Task objective>
In the following material, identify every line holding the string "mathutils" and return it.
— Start Dataset content —
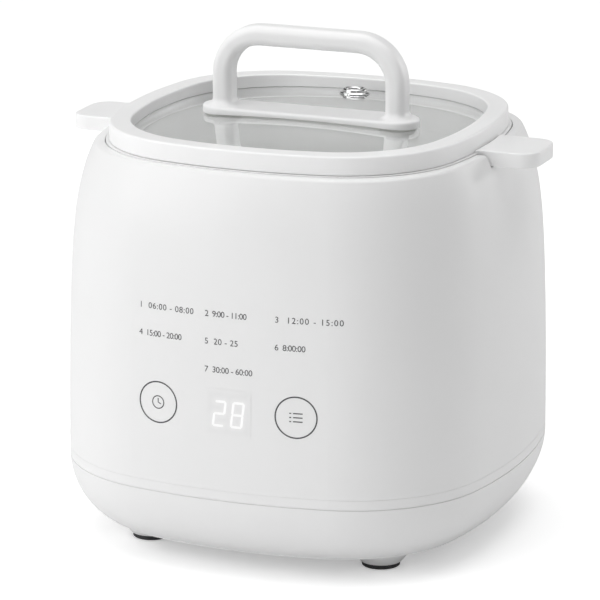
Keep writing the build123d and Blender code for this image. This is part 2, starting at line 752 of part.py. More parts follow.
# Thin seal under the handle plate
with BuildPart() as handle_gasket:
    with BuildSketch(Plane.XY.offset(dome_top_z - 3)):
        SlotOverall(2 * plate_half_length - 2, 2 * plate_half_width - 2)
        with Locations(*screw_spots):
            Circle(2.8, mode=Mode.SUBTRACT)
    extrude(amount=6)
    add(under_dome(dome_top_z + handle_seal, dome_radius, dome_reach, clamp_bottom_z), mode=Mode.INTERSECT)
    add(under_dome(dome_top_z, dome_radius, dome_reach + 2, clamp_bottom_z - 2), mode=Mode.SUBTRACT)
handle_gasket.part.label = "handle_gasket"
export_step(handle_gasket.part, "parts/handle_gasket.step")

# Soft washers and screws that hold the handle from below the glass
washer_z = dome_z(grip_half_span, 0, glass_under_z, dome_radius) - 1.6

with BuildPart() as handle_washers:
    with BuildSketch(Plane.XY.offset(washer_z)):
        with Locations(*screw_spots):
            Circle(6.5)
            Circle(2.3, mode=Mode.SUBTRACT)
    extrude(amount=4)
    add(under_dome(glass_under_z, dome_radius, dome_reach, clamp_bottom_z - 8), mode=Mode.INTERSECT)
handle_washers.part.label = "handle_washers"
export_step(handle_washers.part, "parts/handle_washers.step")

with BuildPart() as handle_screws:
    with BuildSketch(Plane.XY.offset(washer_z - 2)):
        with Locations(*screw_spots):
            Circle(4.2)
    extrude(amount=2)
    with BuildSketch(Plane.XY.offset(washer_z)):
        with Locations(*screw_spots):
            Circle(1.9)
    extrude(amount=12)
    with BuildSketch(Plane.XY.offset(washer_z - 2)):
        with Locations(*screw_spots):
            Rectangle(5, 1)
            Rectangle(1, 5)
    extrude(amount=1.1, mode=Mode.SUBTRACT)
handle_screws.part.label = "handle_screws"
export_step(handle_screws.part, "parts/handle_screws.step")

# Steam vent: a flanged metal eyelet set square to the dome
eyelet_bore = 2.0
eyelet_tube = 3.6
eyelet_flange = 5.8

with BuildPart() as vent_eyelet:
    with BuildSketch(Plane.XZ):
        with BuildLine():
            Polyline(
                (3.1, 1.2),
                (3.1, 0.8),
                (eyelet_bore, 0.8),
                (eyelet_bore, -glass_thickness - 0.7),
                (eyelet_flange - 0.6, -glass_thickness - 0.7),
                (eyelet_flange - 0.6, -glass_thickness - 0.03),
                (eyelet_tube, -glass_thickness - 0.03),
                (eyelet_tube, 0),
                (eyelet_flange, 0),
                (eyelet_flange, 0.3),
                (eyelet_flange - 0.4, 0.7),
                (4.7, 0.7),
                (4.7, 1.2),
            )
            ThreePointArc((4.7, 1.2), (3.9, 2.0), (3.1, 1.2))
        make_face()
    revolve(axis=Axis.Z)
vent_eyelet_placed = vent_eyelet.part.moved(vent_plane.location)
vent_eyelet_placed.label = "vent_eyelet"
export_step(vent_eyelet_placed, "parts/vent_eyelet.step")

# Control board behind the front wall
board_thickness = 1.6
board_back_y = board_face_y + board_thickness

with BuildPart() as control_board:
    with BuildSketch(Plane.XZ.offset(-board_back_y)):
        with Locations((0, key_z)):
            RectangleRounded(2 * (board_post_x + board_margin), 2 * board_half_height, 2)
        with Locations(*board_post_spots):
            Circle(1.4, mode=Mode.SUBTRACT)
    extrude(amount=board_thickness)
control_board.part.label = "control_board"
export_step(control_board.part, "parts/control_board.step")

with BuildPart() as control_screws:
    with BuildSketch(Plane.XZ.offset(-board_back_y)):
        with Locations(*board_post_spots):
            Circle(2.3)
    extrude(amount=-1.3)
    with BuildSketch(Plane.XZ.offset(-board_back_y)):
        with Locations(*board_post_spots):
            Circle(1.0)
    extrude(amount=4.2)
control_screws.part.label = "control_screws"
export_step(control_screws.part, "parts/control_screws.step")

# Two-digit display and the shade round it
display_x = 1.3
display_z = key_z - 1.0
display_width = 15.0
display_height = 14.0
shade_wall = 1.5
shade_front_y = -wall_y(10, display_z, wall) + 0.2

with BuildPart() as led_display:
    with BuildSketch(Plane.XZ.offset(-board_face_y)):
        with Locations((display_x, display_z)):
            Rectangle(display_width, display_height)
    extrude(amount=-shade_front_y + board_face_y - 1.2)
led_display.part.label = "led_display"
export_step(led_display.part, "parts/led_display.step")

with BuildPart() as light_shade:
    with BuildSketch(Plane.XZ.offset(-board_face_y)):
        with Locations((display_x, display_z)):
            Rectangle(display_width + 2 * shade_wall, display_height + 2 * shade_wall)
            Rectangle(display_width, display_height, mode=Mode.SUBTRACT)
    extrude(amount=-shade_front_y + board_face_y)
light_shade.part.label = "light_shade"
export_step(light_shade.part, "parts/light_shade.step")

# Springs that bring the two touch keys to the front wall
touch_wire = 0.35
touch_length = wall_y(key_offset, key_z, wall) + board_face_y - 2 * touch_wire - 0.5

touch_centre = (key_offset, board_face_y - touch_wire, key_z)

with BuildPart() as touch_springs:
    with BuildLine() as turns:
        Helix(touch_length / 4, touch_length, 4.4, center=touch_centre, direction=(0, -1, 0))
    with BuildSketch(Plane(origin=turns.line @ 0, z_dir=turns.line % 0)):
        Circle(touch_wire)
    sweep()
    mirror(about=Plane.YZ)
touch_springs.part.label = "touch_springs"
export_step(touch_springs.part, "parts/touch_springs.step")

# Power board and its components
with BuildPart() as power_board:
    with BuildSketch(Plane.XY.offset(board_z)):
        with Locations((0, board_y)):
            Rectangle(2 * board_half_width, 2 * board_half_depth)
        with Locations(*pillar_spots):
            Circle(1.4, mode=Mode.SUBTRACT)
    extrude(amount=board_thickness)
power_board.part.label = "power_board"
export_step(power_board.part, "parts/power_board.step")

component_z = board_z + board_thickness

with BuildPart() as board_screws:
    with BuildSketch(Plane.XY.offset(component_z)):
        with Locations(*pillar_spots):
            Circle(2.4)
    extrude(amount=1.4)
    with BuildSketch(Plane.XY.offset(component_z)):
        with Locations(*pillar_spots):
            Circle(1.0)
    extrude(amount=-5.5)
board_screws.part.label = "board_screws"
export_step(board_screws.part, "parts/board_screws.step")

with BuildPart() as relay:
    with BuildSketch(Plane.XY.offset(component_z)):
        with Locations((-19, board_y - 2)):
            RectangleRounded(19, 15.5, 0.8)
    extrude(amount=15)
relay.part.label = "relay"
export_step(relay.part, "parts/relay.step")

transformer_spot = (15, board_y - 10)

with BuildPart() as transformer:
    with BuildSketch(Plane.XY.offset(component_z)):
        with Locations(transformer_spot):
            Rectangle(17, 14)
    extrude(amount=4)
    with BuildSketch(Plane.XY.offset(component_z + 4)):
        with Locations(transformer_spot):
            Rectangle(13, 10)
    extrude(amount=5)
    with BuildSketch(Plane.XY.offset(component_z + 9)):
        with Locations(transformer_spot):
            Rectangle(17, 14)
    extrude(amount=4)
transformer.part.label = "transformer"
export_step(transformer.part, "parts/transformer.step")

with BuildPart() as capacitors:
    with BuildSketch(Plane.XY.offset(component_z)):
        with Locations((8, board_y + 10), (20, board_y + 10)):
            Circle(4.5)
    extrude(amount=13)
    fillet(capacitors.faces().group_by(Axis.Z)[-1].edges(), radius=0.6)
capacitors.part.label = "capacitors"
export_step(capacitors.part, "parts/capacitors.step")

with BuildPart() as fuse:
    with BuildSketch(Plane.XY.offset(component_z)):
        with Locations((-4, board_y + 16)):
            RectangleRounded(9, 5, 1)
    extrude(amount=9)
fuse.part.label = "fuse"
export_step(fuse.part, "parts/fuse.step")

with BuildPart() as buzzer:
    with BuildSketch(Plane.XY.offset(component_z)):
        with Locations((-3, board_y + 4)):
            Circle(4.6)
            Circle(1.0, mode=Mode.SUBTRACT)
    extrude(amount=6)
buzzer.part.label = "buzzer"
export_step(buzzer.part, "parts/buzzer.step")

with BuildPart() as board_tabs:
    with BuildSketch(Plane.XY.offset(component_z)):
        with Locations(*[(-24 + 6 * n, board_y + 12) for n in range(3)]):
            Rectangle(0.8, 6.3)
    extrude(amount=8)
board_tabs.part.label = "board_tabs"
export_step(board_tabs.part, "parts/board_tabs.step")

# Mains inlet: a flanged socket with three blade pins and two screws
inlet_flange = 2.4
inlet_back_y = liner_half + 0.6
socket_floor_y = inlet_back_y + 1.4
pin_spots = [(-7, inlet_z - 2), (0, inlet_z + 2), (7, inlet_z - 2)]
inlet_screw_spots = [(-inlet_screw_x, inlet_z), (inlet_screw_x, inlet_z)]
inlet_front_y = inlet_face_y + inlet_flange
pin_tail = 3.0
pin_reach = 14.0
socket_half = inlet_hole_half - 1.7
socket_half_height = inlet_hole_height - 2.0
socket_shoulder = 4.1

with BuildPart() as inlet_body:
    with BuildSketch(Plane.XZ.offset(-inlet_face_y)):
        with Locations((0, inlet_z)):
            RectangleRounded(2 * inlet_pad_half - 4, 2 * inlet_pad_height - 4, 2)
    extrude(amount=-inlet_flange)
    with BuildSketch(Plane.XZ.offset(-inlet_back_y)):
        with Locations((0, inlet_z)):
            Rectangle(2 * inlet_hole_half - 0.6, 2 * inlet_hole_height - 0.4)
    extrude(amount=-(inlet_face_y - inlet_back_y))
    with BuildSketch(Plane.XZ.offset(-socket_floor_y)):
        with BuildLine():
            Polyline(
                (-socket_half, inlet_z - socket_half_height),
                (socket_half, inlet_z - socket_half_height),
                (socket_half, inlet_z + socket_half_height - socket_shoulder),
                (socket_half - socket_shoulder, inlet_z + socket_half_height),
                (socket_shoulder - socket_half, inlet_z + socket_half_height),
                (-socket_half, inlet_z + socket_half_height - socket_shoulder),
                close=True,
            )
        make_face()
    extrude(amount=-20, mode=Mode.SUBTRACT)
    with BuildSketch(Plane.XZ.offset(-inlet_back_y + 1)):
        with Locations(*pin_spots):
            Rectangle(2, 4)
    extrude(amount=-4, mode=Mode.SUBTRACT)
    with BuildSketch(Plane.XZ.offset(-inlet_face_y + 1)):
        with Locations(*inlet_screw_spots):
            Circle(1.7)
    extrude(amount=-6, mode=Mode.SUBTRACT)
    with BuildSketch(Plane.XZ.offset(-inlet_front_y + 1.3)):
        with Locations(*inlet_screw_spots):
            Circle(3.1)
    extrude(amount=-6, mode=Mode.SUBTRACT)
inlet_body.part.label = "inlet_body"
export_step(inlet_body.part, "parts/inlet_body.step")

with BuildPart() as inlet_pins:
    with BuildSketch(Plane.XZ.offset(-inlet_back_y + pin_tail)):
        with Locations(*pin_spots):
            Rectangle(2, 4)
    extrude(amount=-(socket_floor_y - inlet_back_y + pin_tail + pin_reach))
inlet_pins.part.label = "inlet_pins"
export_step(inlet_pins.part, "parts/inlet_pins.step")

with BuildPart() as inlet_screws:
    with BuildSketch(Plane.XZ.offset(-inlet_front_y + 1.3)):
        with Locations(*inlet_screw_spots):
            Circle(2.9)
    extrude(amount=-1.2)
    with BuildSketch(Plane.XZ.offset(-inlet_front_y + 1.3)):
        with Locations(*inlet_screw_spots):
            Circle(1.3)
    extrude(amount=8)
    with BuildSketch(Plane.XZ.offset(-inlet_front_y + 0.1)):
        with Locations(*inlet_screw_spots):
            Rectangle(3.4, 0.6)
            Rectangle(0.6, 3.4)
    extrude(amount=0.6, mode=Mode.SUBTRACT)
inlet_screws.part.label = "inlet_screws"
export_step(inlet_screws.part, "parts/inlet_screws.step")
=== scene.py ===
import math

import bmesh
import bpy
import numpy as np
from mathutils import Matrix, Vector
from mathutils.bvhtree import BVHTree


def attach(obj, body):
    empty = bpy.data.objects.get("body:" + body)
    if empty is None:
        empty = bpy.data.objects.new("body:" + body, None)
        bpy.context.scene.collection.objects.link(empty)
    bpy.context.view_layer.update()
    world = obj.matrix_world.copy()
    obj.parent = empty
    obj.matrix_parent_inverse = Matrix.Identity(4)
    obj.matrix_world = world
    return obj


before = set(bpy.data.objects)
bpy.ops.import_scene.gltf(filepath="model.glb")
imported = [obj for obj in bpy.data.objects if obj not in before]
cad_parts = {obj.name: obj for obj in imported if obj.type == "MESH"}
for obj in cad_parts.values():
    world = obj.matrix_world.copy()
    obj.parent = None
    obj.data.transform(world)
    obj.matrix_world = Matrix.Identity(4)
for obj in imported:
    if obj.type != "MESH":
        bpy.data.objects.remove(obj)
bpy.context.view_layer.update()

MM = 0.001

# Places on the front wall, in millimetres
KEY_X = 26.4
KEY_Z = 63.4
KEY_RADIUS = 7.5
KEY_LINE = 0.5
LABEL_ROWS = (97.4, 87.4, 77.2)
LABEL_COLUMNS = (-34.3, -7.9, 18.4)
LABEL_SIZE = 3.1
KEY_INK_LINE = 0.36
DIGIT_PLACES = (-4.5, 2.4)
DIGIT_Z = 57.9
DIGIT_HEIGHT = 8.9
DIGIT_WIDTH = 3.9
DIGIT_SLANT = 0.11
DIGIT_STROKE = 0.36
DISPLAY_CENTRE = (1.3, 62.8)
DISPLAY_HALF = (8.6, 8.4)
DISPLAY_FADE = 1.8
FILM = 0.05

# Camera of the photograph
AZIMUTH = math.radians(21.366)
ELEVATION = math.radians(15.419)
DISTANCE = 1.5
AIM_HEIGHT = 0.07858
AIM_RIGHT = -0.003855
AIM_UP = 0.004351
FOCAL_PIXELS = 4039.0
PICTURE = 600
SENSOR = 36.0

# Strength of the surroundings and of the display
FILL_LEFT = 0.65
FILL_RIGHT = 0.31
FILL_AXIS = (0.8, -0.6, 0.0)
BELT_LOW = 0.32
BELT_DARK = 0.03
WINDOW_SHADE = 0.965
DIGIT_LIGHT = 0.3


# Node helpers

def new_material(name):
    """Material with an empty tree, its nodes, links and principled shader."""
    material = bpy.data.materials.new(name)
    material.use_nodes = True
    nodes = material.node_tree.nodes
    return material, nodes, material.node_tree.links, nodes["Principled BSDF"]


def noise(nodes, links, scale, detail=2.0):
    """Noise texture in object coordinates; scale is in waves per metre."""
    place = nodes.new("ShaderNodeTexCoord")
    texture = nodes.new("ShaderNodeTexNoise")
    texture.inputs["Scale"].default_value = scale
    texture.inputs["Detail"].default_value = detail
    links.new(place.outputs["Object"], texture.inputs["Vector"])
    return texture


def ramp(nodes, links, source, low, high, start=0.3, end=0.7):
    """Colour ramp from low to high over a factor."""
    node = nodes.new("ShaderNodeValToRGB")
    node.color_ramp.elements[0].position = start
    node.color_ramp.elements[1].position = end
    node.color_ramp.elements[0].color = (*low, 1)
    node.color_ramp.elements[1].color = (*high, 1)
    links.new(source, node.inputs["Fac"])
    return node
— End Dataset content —
Exercise answer>
from mathutils import Matrix, Vector
from mathutils.bvhtree import BVHTree